QUERY PLAN                                                                                                                   
-----------------------------------------------------------------------------------------------------------------------------
Bitmap Heap Scan on idx_test  (cost=4.29..161.31 rows=109 width=20) (actual time=0.053..0.240 rows=104 loops=1)              
  Recheck Cond: ((a = 1001) OR (b = 45877))                                                                                  
  Heap Blocks: exact=104                                                                                                     
  ->  BitmapOr  (cost=4.29..4.29 rows=109 width=0) (actual time=0.038..0.038 rows=0 loops=1)                                 
        ->  Bitmap Index Scan on idx_test_a_idx  (cost=0.00..2.27 rows=98 width=0) (actual time=0.030..0.030 rows=93 loops=1)
              Index Cond: (a = 1001)                                                                                         
        ->  Bitmap Index Scan on idx_test_b_idx  (cost=0.00..1.96 rows=11 width=0) (actual time=0.007..0.007 rows=11 loops=1)
              Index Cond: (b = 45877)                                                                                        
Planning time: 0.111 ms                                                                                                      
Execution time: 0.273 ms                                                                                                     

Oracle:

PLAN_TABLE_OUTPUT                                                                     
--------------------------------------------------------------------------------------
Plan hash value: 2853963857                                                           

--------------------------------------------------------------------------------------
| Id  | Operation                           | Name     | E-Rows |E-Bytes| Cost (%CPU)|
--------------------------------------------------------------------------------------
|   0 | SELECT STATEMENT                    |          |     62 |  4030 |   879   (0)|
|   1 |  TABLE ACCESS BY INDEX ROWID BATCHED| IDX_TEST |     62 |  4030 |   879   (0)|
|   2 |   BITMAP CONVERSION TO ROWIDS       |          |        |       |            |
|   3 |    BITMAP OR                        |          |        |       |            |
|   4 |     BITMAP CONVERSION FROM ROWIDS   |          |        |       |            |
|*  5 |      INDEX RANGE SCAN               | IDX_A    |        |       |     3   (0)|
|   6 |     BITMAP CONVERSION FROM ROWIDS   |          |        |       |            |
|*  7 |      INDEX RANGE SCAN               | IDX_B    |        |       |     3   (0)|
--------------------------------------------------------------------------------------

Predicate Information (identified by operation id):                                   
---------------------------------------------------                                   

   5 - access("A"=1001)                                                               
   7 - access("B"=45877)                                                              
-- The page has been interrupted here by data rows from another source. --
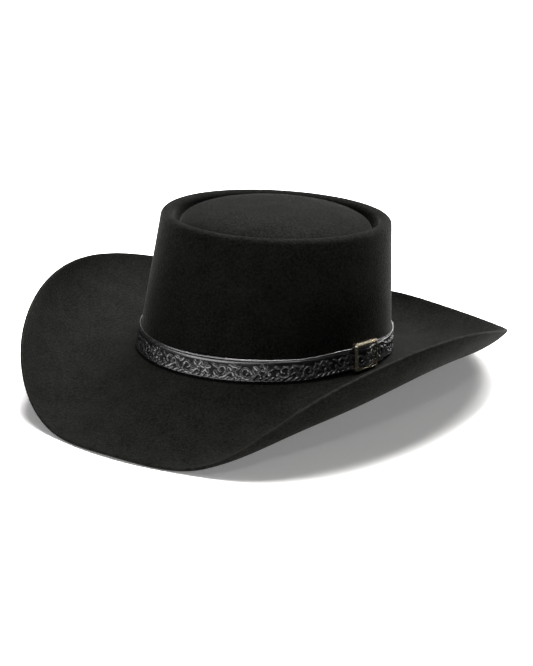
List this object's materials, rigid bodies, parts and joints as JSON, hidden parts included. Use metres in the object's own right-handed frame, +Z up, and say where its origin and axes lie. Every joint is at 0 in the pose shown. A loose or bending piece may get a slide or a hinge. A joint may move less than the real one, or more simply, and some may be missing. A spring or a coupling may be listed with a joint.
{
  "type": "cowboy hat",
  "caption": "Black felt hat with a ridged, domed flat-top crown, a brim rolled up at the sides, and an embossed leather band with a slide buckle.",
  "frame": {"origin": "on the surface the hat stands on, under the middle of its overall length and width", "axes": "+Z up, -Y to the front of the hat, +X to the wearer's left"},
  "size_m": [0.3571, 0.3884, 0.1419],
  "materials": {
    "black_felt": "brushed felt with a short nap",
    "embossed_leather": "glossy, embossed with scrolls",
    "pale_brass": "polished",
    "lining_satin": "satin",
    "clear_film": "clear film",
    "sweat_leather": "smooth roan leather",
    "tab_paper": "matte",
    "reed_plastic": "natural",
    "reed_tape_cloth": "woven tape",
    "bow_satin": "satin ribbon"
  },
  "bodies": {
    "hat": {"felt_body": "black_felt", "lining_side": "lining_satin", "lining_tip": "lining_satin", "tip_protector": "clear_film", "sweatband": "sweat_leather", "seam_patch": "sweat_leather", "size_tab": "tab_paper", "sweatband_reed": "reed_plastic", "reed_tape": "reed_tape_cloth", "bow_ribbon": "bow_satin", "bow_knot": "bow_satin"},
    "hatband": {"hatband_strap": "embossed_leather", "fold_rivets": "pale_brass"},
    "buckle": {"buckle_frame": "pale_brass", "buckle_bar": "pale_brass"}
  },
  "joints": [
    {"name": "hatband_lift", "type": "slide", "parent": "hat", "child": "hatband", "axis": [0, 0.0698, 0.9976], "range_m": [0, 0.12]},
    {"name": "buckle_rock", "type": "hinge", "parent": "hatband", "child": "buckle", "pos_m": [0.09729, -0.01119, 0.04294], "axis": [-0.0709, 0.0762, 0.9946], "range_deg": [-3, 3]}
  ]
}
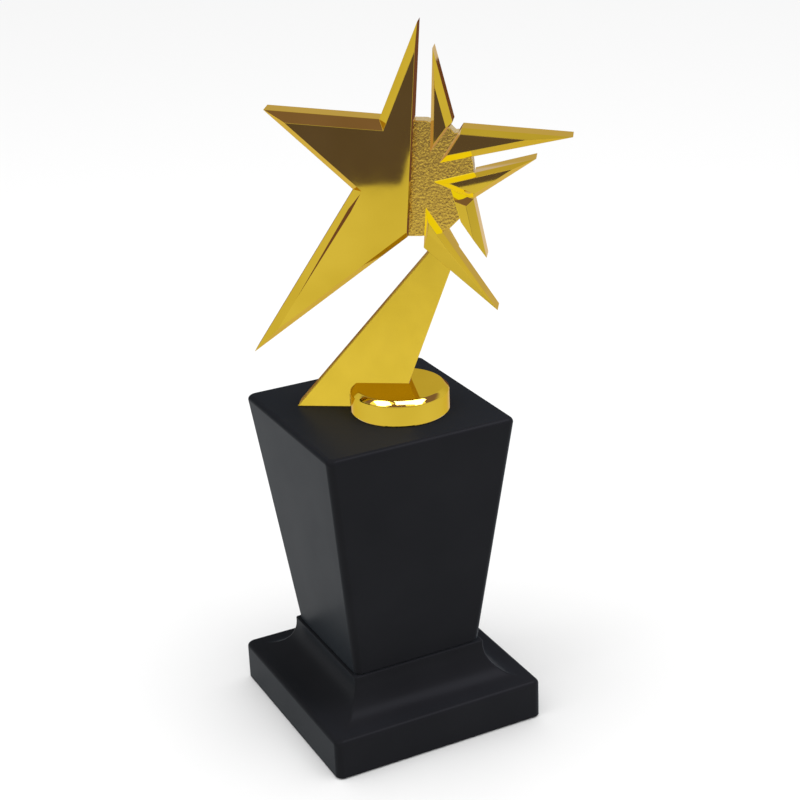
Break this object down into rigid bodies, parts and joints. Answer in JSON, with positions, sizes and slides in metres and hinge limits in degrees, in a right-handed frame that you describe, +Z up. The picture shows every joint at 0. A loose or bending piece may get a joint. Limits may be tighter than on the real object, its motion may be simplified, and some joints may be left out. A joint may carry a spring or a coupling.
{
  "type": "star trophy",
  "caption": "Award with a faceted gold star, one large half and separate shards, held by a slanted fin and disc on a black tapered square column and moulded plinth.",
  "frame": {"origin": "middle of the felt's underside, on the column's axis, where the trophy stands on a table", "axes": "+Z up, -Y out of the front face of the column, +X to that face's right"},
  "size_m": [0.1071, 0.0971, 0.281],
  "materials": {
    "black lacquer": "black satin lacquer",
    "gold mirror": "polished gold plate",
    "gold blasted": "sand-blasted gold plate",
    "steel": "zinc-plated",
    "felt": "black felt"
  },
  "bodies": {
    "root": {"felt_pad": "felt", "plinth": "black lacquer", "column": "black lacquer", "tie_rod": "steel", "tie_rod_washer": "steel", "tie_rod_nut": "steel", "column_screw_left": "steel", "column_screw_right": "steel", "disc_foot": "gold mirror", "fin": "gold mirror", "star_body": "gold mirror", "core_plate": "gold blasted", "shard_top": "gold mirror", "shard_right": "gold mirror", "shard_lower_right": "gold mirror", "shard_small": "gold mirror", "shard_bottom": "gold mirror", "fin_screw_left": "steel", "fin_screw_right": "steel", "star_screw_left": "steel", "star_screw_right": "steel", "body_screw_lower": "steel", "body_screw_upper": "steel"}
  },
  "joints": []
}
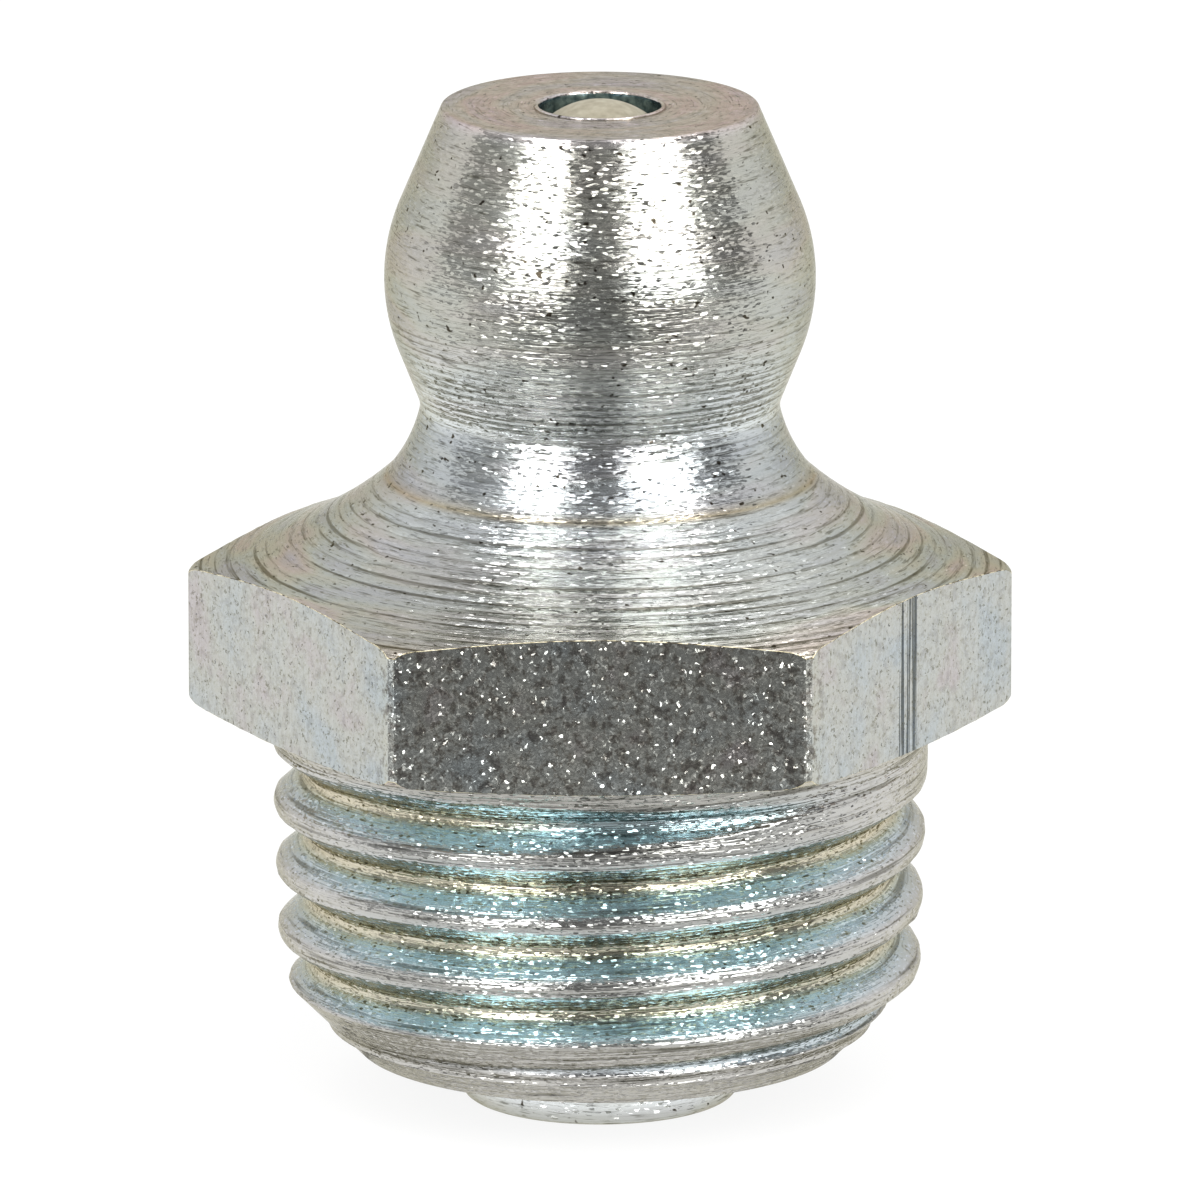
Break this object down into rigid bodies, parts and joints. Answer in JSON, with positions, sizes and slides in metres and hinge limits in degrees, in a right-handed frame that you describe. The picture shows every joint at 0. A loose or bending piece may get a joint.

A quick test with SQL Server 2016 shows that it does essentially the same thing:

StmtText                                                                                                                             | StmtId | NodeId | Parent | PhysicalOp   | LogicalOp  | Argument                                                                                                  
-------------------------------------------------------------------------------------------------------------------------------------+--------+--------+--------+--------------+------------+------------------------------------------------------------------------------------------------------
select * from idx_test where b = 42 and a = 24                                                                                       |      1 |      1 |      0 |              |            | 1                                                                                                         
  |--Nested Loops(Inner Join, OUTER REFERENCES:([Bmk1000]))                                                                          |      1 |      2 |      1 | Nested Loops | Inner Join | OUTER REFERENCES:([Bmk1000])                                                                              
       |--Hash Match(Inner Join, HASH:([Bmk1000])=([Bmk1000]), RESIDUAL:([Bmk1000] = [Bmk1000]))                                     |      1 |      4 |      2 | Hash Match   | Inner Join | HASH:([Bmk1000])=([Bmk1000]), RESIDUAL:([Bmk1000] = [Bmk1000])                                            
       |    |--Index Seek(OBJECT:([TestDB].[dbo].[idx_test].[idx_b]), SEEK:([TestDB].[dbo].[idx_test].[b]=(42)) ORDERED FORWARD)     |      1 |      5 |      4 | Index Seek   | Index Seek | OBJECT:([TestDB].[dbo].[idx_test].[idx_b]), SEEK:([TestDB].[dbo].[idx_test].[b]=(42)) ORDERED FORWARD 
       |    |--Index Seek(OBJECT:([TestDB].[dbo].[idx_test].[idx_a]), SEEK:([TestDB].[dbo].[idx_test].[a]=(24)) ORDERED FORWARD)     |      1 |      6 |      4 | Index Seek   | Index Seek | OBJECT:([TestDB].[dbo].[idx_test].[idx_a]), SEEK:([TestDB].[dbo].[idx_test].[a]=(24)) ORDERED FORWARD 
       |--RID Lookup(OBJECT:([TestDB].[dbo].[idx_test]), SEEK:([Bmk1000]=[Bmk1000]) LOOKUP ORDERED FORWARD)                          |      1 |     16 |      2 | RID Lookup   | RID Lookup | OBJECT:([TestDB].[dbo].[idx_test]), SEEK:([Bmk1000]=[Bmk1000]) LOOKUP ORDERED FORWARD                  

Is this the most efficient index access possible? Probably not, but it is most probably the best compromise between indexing overhead and query flexibility.